Opposing fans immediately cried foul, saying that the Dodgers accumulating talent was “bad for baseball,” that a team actively trying to win is ruining the sport. President of Baseball Operations Andrew Friedman joined Jim Rome and unsurprisingly, disagreed.

“From the moment I got here has been incredibly consistent with the civic responsibility that we have to our fans, and that partnership we have with our fans,” Friedman said. “So I got asked the other day after the Blake Snell press conference, ‘hey what do you think about other fans and other teams saying that you guys are ruining baseball.’ And we don’t think about that at all, we think about our responsibility we have to our fans.
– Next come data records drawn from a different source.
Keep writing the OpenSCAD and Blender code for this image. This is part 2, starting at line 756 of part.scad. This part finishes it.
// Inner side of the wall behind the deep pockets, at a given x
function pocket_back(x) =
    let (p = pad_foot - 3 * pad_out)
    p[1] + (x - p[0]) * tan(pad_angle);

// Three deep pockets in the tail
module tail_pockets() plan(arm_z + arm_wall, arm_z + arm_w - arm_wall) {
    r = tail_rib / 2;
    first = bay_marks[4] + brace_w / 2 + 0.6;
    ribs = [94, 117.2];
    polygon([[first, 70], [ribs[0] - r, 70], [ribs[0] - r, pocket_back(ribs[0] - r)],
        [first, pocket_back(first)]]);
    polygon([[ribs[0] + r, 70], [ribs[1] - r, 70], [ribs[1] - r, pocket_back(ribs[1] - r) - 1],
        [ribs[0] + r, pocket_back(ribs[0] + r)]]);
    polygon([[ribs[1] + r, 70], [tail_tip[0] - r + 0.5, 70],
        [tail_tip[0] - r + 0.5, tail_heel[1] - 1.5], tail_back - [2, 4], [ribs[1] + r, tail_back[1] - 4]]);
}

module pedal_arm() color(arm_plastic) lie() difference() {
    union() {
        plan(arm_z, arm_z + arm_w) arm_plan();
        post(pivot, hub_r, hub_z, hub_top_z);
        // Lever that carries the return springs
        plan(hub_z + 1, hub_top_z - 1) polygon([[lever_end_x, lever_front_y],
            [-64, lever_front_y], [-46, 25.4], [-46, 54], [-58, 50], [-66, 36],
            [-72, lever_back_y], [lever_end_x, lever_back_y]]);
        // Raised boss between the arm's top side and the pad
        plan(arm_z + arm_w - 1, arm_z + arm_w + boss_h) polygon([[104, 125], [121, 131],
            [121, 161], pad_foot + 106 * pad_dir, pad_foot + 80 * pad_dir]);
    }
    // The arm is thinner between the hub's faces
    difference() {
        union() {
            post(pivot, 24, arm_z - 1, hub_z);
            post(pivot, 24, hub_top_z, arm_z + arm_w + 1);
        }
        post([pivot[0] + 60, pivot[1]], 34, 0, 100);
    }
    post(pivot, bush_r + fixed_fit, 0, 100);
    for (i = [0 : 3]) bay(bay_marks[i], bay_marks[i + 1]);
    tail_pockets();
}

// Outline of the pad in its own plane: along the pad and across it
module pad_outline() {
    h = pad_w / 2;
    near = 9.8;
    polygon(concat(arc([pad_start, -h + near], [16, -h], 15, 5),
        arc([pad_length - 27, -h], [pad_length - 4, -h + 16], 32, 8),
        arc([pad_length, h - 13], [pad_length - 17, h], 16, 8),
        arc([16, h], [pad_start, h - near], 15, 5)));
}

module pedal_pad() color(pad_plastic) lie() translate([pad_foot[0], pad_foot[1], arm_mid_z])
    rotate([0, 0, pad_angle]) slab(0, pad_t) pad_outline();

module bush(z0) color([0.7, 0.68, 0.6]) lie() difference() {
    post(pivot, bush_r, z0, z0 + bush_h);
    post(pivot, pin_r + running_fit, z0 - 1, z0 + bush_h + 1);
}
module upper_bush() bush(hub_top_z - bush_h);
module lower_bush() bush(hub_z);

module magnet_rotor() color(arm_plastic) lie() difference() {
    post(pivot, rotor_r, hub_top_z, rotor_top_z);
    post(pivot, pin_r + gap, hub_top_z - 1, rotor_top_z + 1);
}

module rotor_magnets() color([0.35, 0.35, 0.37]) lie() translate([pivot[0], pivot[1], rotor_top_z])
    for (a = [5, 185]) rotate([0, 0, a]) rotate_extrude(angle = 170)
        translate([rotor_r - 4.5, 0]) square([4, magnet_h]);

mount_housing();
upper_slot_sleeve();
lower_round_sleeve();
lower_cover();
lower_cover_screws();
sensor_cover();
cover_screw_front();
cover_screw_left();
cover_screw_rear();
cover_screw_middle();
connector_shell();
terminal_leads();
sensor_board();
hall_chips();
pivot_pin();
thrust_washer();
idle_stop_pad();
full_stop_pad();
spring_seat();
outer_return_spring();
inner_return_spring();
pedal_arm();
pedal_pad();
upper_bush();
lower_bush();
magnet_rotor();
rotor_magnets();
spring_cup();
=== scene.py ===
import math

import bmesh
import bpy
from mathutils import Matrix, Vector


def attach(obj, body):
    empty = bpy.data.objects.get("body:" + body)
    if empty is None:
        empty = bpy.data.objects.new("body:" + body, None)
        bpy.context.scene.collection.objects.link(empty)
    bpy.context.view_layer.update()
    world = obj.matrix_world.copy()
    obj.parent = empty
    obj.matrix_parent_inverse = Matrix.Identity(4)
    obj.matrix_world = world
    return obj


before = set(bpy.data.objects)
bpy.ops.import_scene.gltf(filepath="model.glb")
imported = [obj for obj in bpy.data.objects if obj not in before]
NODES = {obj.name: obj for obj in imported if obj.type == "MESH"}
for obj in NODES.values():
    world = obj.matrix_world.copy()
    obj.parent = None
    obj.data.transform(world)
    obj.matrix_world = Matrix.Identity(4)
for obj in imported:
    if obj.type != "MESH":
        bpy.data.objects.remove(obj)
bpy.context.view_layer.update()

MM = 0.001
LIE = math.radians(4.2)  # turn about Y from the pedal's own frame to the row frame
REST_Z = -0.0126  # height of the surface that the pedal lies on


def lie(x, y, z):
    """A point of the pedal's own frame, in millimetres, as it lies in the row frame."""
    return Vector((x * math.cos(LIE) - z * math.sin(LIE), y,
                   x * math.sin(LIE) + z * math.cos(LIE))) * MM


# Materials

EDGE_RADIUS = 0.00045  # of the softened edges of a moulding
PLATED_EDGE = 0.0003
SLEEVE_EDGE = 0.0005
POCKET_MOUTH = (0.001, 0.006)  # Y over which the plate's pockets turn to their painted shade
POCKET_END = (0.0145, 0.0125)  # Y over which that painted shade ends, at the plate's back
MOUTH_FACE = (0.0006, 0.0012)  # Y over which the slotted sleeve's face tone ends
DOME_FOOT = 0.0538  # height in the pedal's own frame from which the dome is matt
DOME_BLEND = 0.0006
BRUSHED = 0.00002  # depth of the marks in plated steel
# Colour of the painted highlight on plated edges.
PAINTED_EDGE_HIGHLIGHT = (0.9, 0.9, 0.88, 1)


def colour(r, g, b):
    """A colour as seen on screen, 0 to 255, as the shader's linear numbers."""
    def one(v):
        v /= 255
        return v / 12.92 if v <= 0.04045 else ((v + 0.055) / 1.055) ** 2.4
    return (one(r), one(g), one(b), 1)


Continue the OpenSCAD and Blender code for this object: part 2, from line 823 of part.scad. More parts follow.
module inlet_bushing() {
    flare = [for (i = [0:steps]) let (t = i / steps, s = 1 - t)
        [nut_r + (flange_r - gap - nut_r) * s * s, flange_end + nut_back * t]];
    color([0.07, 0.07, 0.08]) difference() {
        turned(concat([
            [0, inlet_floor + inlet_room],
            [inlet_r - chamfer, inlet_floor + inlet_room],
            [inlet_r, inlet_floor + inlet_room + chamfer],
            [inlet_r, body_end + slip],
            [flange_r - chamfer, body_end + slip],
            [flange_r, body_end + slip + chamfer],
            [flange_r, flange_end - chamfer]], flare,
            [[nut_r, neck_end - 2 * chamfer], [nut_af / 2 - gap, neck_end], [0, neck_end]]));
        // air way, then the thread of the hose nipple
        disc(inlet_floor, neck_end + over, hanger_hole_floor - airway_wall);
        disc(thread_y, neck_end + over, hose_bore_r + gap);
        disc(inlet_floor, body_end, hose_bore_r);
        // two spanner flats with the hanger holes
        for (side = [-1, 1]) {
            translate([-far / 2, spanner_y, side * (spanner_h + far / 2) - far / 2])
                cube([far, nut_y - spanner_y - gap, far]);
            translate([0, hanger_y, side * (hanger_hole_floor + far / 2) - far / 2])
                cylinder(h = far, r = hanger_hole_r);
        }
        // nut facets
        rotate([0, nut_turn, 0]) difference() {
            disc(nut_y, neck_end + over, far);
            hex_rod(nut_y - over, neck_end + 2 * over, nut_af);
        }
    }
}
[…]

They show up every night, they show up on the road, the passion they have for this team, we feel immense pressure to deliver for them. And thus, the virtuous cycle of the Dodgers and our fans and how intertwined those things are, really are front of mind for our ownership group and it’s about continuing to reinvest and continuing to make this, in our minds, what we are shooting for, the golden era of Dodgers baseball…That’s what we’re shooting for.”

Dodgers Criticism Should Be Directed Elsewhere

Friedman is saying what every fan should want their team decision makers to say. We want to win, we respect the fact that fans care about the team and pay their hard-earned money to buy tickets every night. And we realize that the more we invest in the team, the better our return will be.

Ohtani signed a record-breaking contract, yes, then Dodgers’ ownership actually made an estimated $120 million in increased endorsements and marketing.

Instead of following this model; developing talent that can either help the major league roster or be flipped for players other owners are too cheap to sign, supplementing that with targeted free agency signings, and reinvesting profits in the team, most teams try to sell their young stars before they get too expensive.

That’s the real issue, that’s what’s “bad for baseball.” 

Friemdan’s mindset and response to the criticism is the right one: “we don’t think about that at all.” Other teams should try that too.